Aber in Wirklichkeit existierten diese Menschen sehr wohl. Unzählige Reiseberichte aus dem „Heiligen Land“ aus den vergangenen Jahrhunderten haben ihr Leben geschildert und angemerkt, dass sich die Palästinenser trotz der repressiven türkischen Herrschaft eines gewissen Wohlstandes erfreuten. Die Zionisten mussten die Palästinenser aber offensichtlich negieren, denn wie hätten sie sonst ihre Absicht realisieren und rechtfertigen können, mitten in diesem Volk ihren Staat gründen zu wollen, ohne die geringste Rücksicht auf diese Menschen zu nehmen? Wobei der Begriff Negieren noch sehr milde beschreibt, wie man wirklich mit diesen Menschen umging.
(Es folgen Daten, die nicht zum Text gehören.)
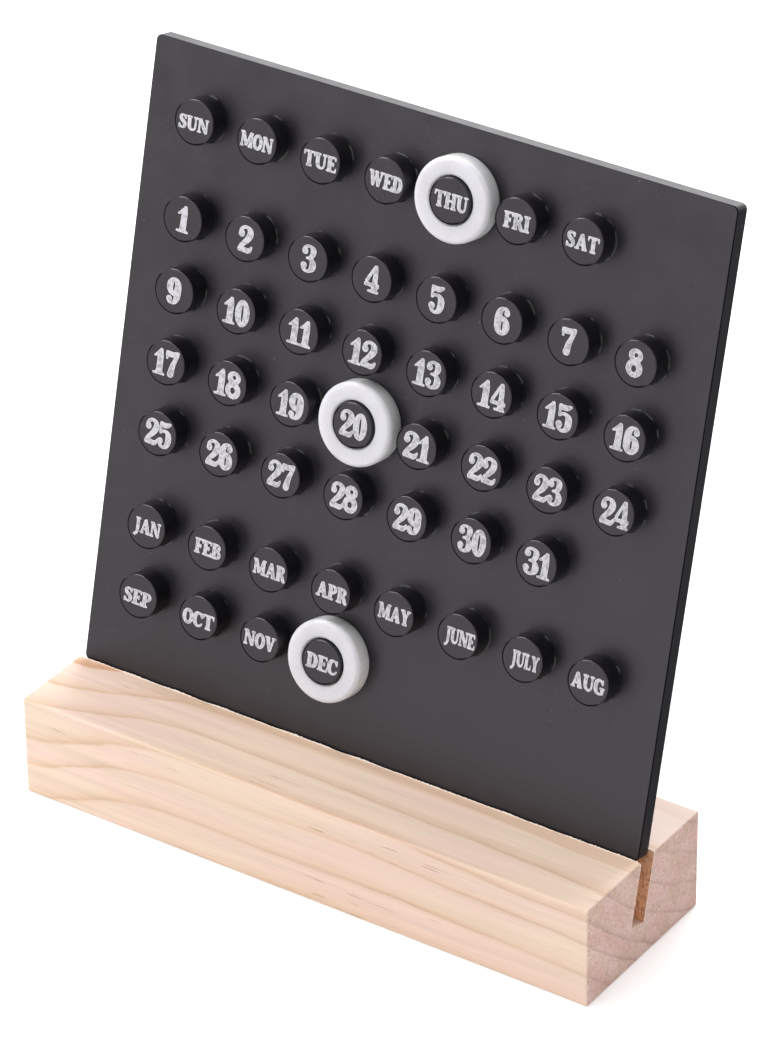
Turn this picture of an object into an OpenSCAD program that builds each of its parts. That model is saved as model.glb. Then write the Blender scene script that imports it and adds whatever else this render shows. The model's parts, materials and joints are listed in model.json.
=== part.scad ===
// Perpetual desk calendar: a leaning board of labelled pegs in a slotted wooden block,
// with three loose rings that mark the weekday, the date and the month.
// X runs to the right along the block, Y to the back and Z up.
// The origin is the middle of the block's underside.

/* [Base block] */
// Length of the block
block_l = 150; // [140:1:200]
// Depth of the block, front to back
block_w = 45; // [40:1:60]
// Height of the block
block_h = 25; // [20:1:40]
// Radius of the block's eased edges
block_ease = 0.6; // [0.2:0.1:2]

/* [Slot] */
// Lean of the slot and the board, backwards from upright, in degrees
lean = 14; // [5:1:20]
// From the block's front face to the slot's front lip
slot_front = 21.3; // [15:0.1:28]
// Depth of the slot, measured along its walls
slot_depth = 15.5; // [10:0.5:17]
// Clearance between the board and each wall of the slot
slot_gap = 0.55; // [0.2:0.05:1]
// Width of the worn bevel along the slot's two lips
slot_lip = 0.15; // [0.05:0.05:1]

/* [Board] */
// Thickness of the board
board_t = 4; // [3:0.1:6]
// Radius of the board's four corners
board_r = 1.4; // [0.8:0.1:8]
// Bevel round the board's front and back edges
board_ease = 0.2; // [0.1:0.05:0.6]
// From the board's side to the centre of the nearest peg
side_margin = 15.7; // [12:0.1:25]
// From the board's top to the centre of the weekday pegs
top_margin = 15.4; // [12:0.1:25]
// From the board's lower edge to the centre of the last row of pegs
bottom_margin = 21.3; // [12:0.1:30]
// How far the tongue's ends stand in from the board's sides
tongue_inset = 20; // [10:1:50]
// How far the board's lower edge hangs inside the mouth of the slot
shoulder_drop = 0.6; // [0.3:0.1:2]

/* [Pegs] */
// Spacing of the pegs, along a row and between the rows of a group
peg_pitch = 16.6; // [15.5:0.1:20]
// Spacing between the last row of one group and the first row of the next
group_gap = 22.1; // [17:0.1:30]
// Diameter of a peg
peg_d = 10.3; // [8:0.1:11]
// Height of a peg above the board
peg_h = 5.2; // [4:0.1:8]
// Radius of the edge round a peg's face
peg_ease = 0.3; // [0.1:0.05:0.6]
// How far the collar at a peg's foot stands out from its side
collar_w = 0.3; // [0.1:0.05:0.4]
// Height of the collar
collar_h = 0.25; // [0.1:0.05:0.4]
// Diameter of the stem pressed into the board
stem_d = 5; // [3:0.5:7]
// Clearance round the stem in its hole
stem_gap = 0.02; // [0.01:0.01:0.05]
// Gap below the end of the stem
stem_end_gap = 0.2; // [0.1:0.1:0.5]
// Thickness of board left behind the stem's hole
back_skin = 0.8; // [0.5:0.1:1.5]

/* [Rings] */
// Outer diameter of a ring
ring_d = 19; // [17:0.5:20]
// Height of a ring
ring_h = 4.7; // [3:0.1:6]
// Clearance between a ring's hole and the peg
ring_gap = 0.3; // [0.2:0.05:0.5]
// Radius of the outer edge of a ring's face
ring_round = 1; // [0.3:0.1:1.5]
// Radius of the outer edge at a ring's foot
ring_foot = 0.4; // [0.2:0.1:1]
// Radius of the lips at both ends of a ring's hole
ring_lip = 0.5; // [0.45:0.05:0.8]
// Weekday that carries a ring, counted from Sunday
marked_weekday = 5; // [1:1:7]
// Date that carries a ring
marked_date = 20; // [1:1:31]
// Month that carries a ring
marked_month = 12; // [1:1:12]

/* [Hidden] */
$fn = 96;
// Steps in each rounded edge of a turned piece
ease_steps = 5;
// How far a cutting shape runs past the face it cuts
over = 1;

columns = 8;
weekday_names = ["sun", "mon", "tue", "wed", "thu", "fri", "sat"];
month_names = ["jan", "feb", "mar", "apr", "may", "jun", "jul", "aug", "sep", "oct", "nov", "dec"];
weekdays = len(weekday_names);
dates = 31;
months = len(month_names);
date_rows = ceil(dates / columns);
month_rows = ceil(months / columns);
first_month_row = 1 + date_rows;
rows = first_month_row + month_rows;
group_gaps = 2;

// One entry for each peg: its column from the left and its row from the top
PEG_PLACES = concat(
    [for (i = [0:weekdays - 1]) [i, 0]],
    [for (i = [0:dates - 1]) [i % columns, 1 + floor(i / columns)]],
    [for (i = [0:months - 1]) [i % columns, first_month_row + floor(i / columns)]]
);
PEG_NAMES = concat(
    [for (day = weekday_names) str("peg_", day)],
    [for (n = [1:dates]) str("peg_", n < 10 ? "0" : "", n)],
    [for (month = month_names) str("peg_", month)]
);

// The rings, each with the peg that it goes over
RING_NAMES = ["weekday_ring", "date_ring", "month_ring"];
RING_PEGS = [marked_weekday - 1, weekdays + marked_date - 1, weekdays + dates + marked_month - 1];

// The board's front face meets the top of the block along this line
board_y = -block_w / 2 + slot_front + slot_gap / cos(lean);
board_w = 2 * side_margin + (columns - 1) * peg_pitch;
pegs_h = (rows - 1 - group_gaps) * peg_pitch + group_gaps * group_gap;
board_h = bottom_margin + pegs_h + top_margin;
tongue_w = board_w - 2 * tongue_inset;
tongue_overlap = board_r;
stem_l = board_t - back_skin - stem_end_gap;
hole_depth = stem_l + stem_end_gap;
ring_hole_d = peg_d + 2 * ring_gap;

// Height of a row of pegs above the board's lower edge; each new group adds the wider gap
function row_height(row) =
    let (
        groups_above = (row >= 1 ? 1 : 0) + (row >= first_month_row ? 1 : 0),
        steps_above = row - groups_above
    )
    board_h - top_margin - steps_above * peg_pitch - groups_above * group_gap;

function peg_spot(i) = [
    -board_w / 2 + side_margin + PEG_PLACES[i][0] * peg_pitch,
    0,
    row_height(PEG_PLACES[i][1]) - shoulder_drop
];

// On the block's section, the point that lies y behind the board's face and z up the board
function on_section(y, z) = [
    board_y + y * cos(lean) + z * sin(lean),
    block_h - y * sin(lean) + z * cos(lean)
];

// Where a wall of the slot comes out of the top of the block, as a height up the board and as a point
function lip_height(y) = y * tan(lean);
function lip(y) = on_section(y, lip_height(y));

// Points of a quarter round about a centre, from one angle to the next
function quarter_round(centre, r, from) =
    [for (k = [0:ease_steps]) centre + r * [cos(from + 90 * k / ease_steps), sin(from + 90 * k / ease_steps)]];

// Carries what stands on the board: X along it, Z up it and Y out of its back
module on_the_lean() {
    translate([0, board_y, block_h]) rotate([-lean, 0, 0]) children();
}

// Carries what is turned about a peg's axis, with Z out of the board's face
module on_peg(i) {
    on_the_lean() translate(peg_spot(i)) rotate([90, 0, 0]) children();
}

module rounded_rectangle(width, height, r) {
    square([width - 2 * r, height], center = true);
    square([width, height - 2 * r], center = true);
    for (x = [-1, 1], y = [-1, 1])
        translate([x * (width / 2 - r), y * (height / 2 - r)]) circle(r);
}

module bevelled_rectangle(width, height, bevel) {
    x = width / 2;
    y = height / 2;
    polygon([
        [-x + bevel, -y], [x - bevel, -y], [x, -y + bevel], [x, y - bevel],
        [x - bevel, y], [-x + bevel, y], [-x, y - bevel], [-x, -y + bevel]
    ]);
}

// A box with every edge eased: the shape that its three rounded outlines have in common
module eased_box(size, r) {
    intersection() {
        linear_extrude(size.z, center = true) rounded_rectangle(size.x, size.y, r);
        rotate([90, 0, 0])
            linear_extrude(size.y, center = true) rounded_rectangle(size.x, size.z, r);
        rotate([90, 0, 90])
            linear_extrude(size.x, center = true) rounded_rectangle(size.y, size.z, r);
    }
}

// The slot's outline across the block, with a worn bevel on both lips
module slot_outline() {
    front = -slot_gap;
    back = board_t + slot_gap;
    polygon([
        lip(front) + [-slot_lip, over], lip(back) + [slot_lip, over],
        lip(back) + [slot_lip, 0], on_section(back, lip_height(back) - slot_lip),
        on_section(back, -slot_depth), on_section(front, -slot_depth),
        on_section(front, lip_height(front) - slot_lip), lip(front) - [slot_lip, 0]
    ]);
}

module base_block() {
    color("#e9cfae")
        difference() {
            translate([0, 0, block_h / 2]) eased_box([block_l, block_w, block_h], block_ease);
            rotate([90, 0, 90]) linear_extrude(block_l + 2 * over, center = true) slot_outline();
        }
}

// One round corner of the plate, bevelled like the straight edges
module plate_corner() {
    rotate([90, 0, 0])
        rotate_extrude()
            polygon([
                [0, -board_t / 2], [board_r - board_ease, -board_t / 2],
                [board_r, -board_t / 2 + board_ease], [board_r, board_t / 2 - board_ease],
                [board_r - board_ease, board_t / 2], [0, board_t / 2]
            ]);
}

module plate() {
    translate([0, board_t / 2, board_h / 2 - shoulder_drop]) {
        linear_extrude(board_h - 2 * board_r, center = true)
            bevelled_rectangle(board_w, board_t, board_ease);
        rotate([90, 0, 90])
            linear_extrude(board_w - 2 * board_r, center = true)
                bevelled_rectangle(board_t, board_h, board_ease);
        for (x = [-1, 1], z = [-1, 1])
            translate([x * (board_w / 2 - board_r), 0, z * (board_h / 2 - board_r)]) plate_corner();
    }
}

// Stands on the slot's floor and carries the board
module tongue() {
    tongue_top = tongue_overlap - shoulder_drop;
    rotate([90, 0, 90])
        linear_extrude(tongue_w, center = true)
            polygon([
                [board_ease, -slot_depth], [board_t - board_ease, -slot_depth],
                [board_t, -slot_depth + board_ease], [board_t, tongue_top],
                [0, tongue_top], [0, -slot_depth + board_ease]
            ]);
}

module stem_holes() {
    for (i = [0:len(PEG_PLACES) - 1])
        translate(peg_spot(i)) rotate([90, 0, 0])
            translate([0, 0, -hole_depth]) cylinder(h = hole_depth + over, r = stem_d / 2 + stem_gap);
}

module board() {
    color("#47464b")
        on_the_lean()
            difference() {
                union() {
                    plate();
                    tongue();
                }
                stem_holes();
            }
}

// A turned peg: the stem in the board, the collar on its face and the button that carries the label
module peg(i) {
    stem_r = stem_d / 2;
    peg_r = peg_d / 2;
    color("#3a393e")
        on_peg(i)
            rotate_extrude()
                polygon(concat(
                    [[0, -stem_l], [stem_r - peg_ease, -stem_l], [stem_r, -stem_l + peg_ease], [stem_r, 0]],
                    [[peg_r + collar_w, 0], [peg_r + collar_w, collar_h], [peg_r, collar_h]],
                    quarter_round([peg_r - peg_ease, peg_h - peg_ease], peg_ease, 0),
                    [[0, peg_h]]
                ));
}

// A marker ring, which lies flat on the board round a peg
module ring(peg_index) {
    hole_r = ring_hole_d / 2;
    outer_r = ring_d / 2;
    color("#f1f0f3")
        on_peg(peg_index)
            rotate_extrude()
                polygon(concat(
                    quarter_round([hole_r + ring_lip, ring_lip], ring_lip, 180),
                    quarter_round([outer_r - ring_foot, ring_foot], ring_foot, 270),
                    quarter_round([outer_r - ring_round, ring_h - ring_round], ring_round, 0),
                    quarter_round([hole_r + ring_lip, ring_h - ring_lip], ring_lip, 90)
                ));
}

base_block();
board();
for (i = [0:len(PEG_NAMES) - 1])
    peg(i);
for (k = [0:len(RING_NAMES) - 1])
    ring(RING_PEGS[k]);
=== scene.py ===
import json
import math
import random

import bpy
from mathutils import Matrix, Vector, geometry, noise


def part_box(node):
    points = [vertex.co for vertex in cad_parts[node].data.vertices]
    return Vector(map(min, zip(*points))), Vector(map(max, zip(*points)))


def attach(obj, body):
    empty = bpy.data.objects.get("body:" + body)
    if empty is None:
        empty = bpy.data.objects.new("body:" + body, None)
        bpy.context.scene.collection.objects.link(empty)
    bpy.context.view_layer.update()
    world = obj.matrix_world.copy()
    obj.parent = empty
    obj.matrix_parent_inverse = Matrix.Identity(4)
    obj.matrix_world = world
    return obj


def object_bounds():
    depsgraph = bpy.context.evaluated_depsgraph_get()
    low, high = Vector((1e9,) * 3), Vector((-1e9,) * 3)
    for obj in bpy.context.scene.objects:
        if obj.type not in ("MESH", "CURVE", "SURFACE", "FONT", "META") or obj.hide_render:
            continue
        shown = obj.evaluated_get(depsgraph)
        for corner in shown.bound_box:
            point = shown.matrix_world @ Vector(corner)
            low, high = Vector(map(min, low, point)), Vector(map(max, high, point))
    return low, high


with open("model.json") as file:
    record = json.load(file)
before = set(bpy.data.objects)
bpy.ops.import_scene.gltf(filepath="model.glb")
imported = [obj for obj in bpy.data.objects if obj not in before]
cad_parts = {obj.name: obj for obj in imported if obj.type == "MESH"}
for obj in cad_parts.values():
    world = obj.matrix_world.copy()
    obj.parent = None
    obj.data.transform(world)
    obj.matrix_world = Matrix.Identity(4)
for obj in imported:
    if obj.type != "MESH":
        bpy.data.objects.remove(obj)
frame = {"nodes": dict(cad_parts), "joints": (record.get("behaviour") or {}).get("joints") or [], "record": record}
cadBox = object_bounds()
print("frame loaded, CAD nodes:", len(frame["nodes"]))

millimetre = 0.001
camera = {
    "place": (0.57462, -0.82504, 0.70045),
    "looksAt": (-0.01575, 0.03537, 0.06227),
    "roll": math.radians(-0.713),
    "lens": 190.31,
    "sensorHeight": 36.0,
    "clip": (0.05, 20.0),
}


def makeCamera():
    bpy.ops.object.camera_add(location=camera["place"])
    eye = bpy.context.object
    eye.name = "deskCamera"
    view = Vector(camera["looksAt"]) - Vector(camera["place"])
    level = view.to_track_quat("-Z", "Y").to_matrix()
    eye.rotation_euler = (level @ Matrix.Rotation(camera["roll"], 3, "Z")).to_euler()
    eye.data.sensor_fit = "VERTICAL"
    eye.data.sensor_height = camera["sensorHeight"]
    eye.data.lens = camera["lens"]
    eye.data.clip_start, eye.data.clip_end = camera["clip"]
    bpy.context.scene.camera = eye


makeCamera()
print("camera in place")

# The board's own directions, from the joints that slide along them
axes = {joint["name"]: Vector(joint["axis"]) for joint in frame["joints"]}
up = axes["board_lift"].normalized()
outward = axes["date_ring_pull"].normalized()
along = Vector((1, 0, 0))


# How far a CAD node reaches along a direction, in metres
def reach(node, way):
    spread = [v.co.dot(way) for v in frame["nodes"][node].data.vertices]
    return min(spread), max(spread)


# The middle of a peg along the board and up it
def middleOf(node):
    return [sum(reach(node, way)) / 2 for way in (along, up)]


# Small helpers for building node trees

def addNode(tree, kind, inputs=None, **settings):
    made = tree.nodes.new("ShaderNode" + kind)
    for name, value in settings.items():
        setattr(made, name, value)
    for name, value in (inputs or {}).items():
        if isinstance(value, bpy.types.NodeSocket):
            tree.links.new(value, made.inputs[name])
        else:
            made.inputs[name].default_value = value
    return made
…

So schilderte der aus Russland stammende jüdische Schriftsteller Ahad Ha’am, der am Ende des 19. Jahrhundert Palästina besuchte, seine Eindrücke empört so: Die Zionisten behandeln die Araber dort „despotisch“, sie begegnen ihnen mit Feindschaft und Grausamkeit, berauben sie ihrer Rechte, schlagen sie schmählich ohne Grund, brüsten sich dessen sogar, und niemand wirft sich dazwischen und gebietet ihrem gefährlichen und abscheulichen Treiben Einhalt.“

Theodor Herzl hatte schon in seinen Tagebüchern beschrieben, wie die Zionisten gegen die einheimischen Palästinenser vorgehen sollten: „Die Zionisten müssen sich zunächst in zureichender Weise den Grundbesitz der arabischen Bevölkerung verschaffen. Die Einheimischen – insbesondere die Armen – sollen unbemerkt über die Grenzen in Nachbarländer deportiert werden, nachdem sie vorgängig die gröbste Kolonisierungsarbeit im Judenstaat geleistet haben. Den Arabern darf im Judenstaat keine Arbeit gegeben werden; auch ist es der eingeborenen Bevölkerung untersagt, von Juden erworbenes Land zu kaufen.“

„Die Palästinenser wie Sümpfe und Malaria bekämpfen“

Der israelische Psychoanalytiker Benjamin Beit-Hallahmi, der ein Buch über die Sünden des Zionismus geschrieben hat, schildert darin, wie die Zionisten die arabische Bevölkerung Palästinas in der frühen Zeit der Besiedlung Palästinas behandelt haben: „Sie waren nicht Teil einer Gleichung. Sie waren für die Zionisten eigentlich gar nicht vorhanden, waren ‚unsichtbar‘ und kamen in den Visionen und Planungen der Zionisten gar nicht vor. Die einheimische Bevölkerung musste ausgesondert und ausgeschieden (eliminated) werden. Der Krieg gegen die Eingeborenen (natives) war schlicht und einfach ein Teil der Umwandlung der Natur des Landes, und sie waren ein anderes Element der Natur, man musste sie [die Eingeborenen] erobern und sie bekämpfen wie die Sümpfe, die Hitze und die Malaria.“

Ben-Hallahmi fügt hinzu: Die dort lebenden Araber waren für die Zionisten nicht einmal eine Herausforderung, sondern lediglich ein Ärgernis, ein Missstand, den man beseitigen müsse. Wenn sie Widerstand gegen ihre Vertreibung von ihrem Land und die brutale Behandlung leisteten, hätten die Zionisten das schlicht als „kriminelle Gewalt“ angesehen. Dieser Widerstand sei immer „illegal“ gewesen. Palästinensische Widerstandskämpfer wurden als „Gangster, Räuber und Banditen“ bezeichnet – später und bis heute als „Terroristen!“ Oder sie wurden als „Invasoren und Aggressoren“ angeprangert. Mit Blick auf die Verfolgungen in der jüdischen Geschichte hätte man in palästinensischen Widerständlern auch „heidnische Antisemiten“ gesehen, die Pogrome gegen friedliche Juden begehen würden, sogar der Vergleich mit der spanischen Inquisition sei benutzt worden.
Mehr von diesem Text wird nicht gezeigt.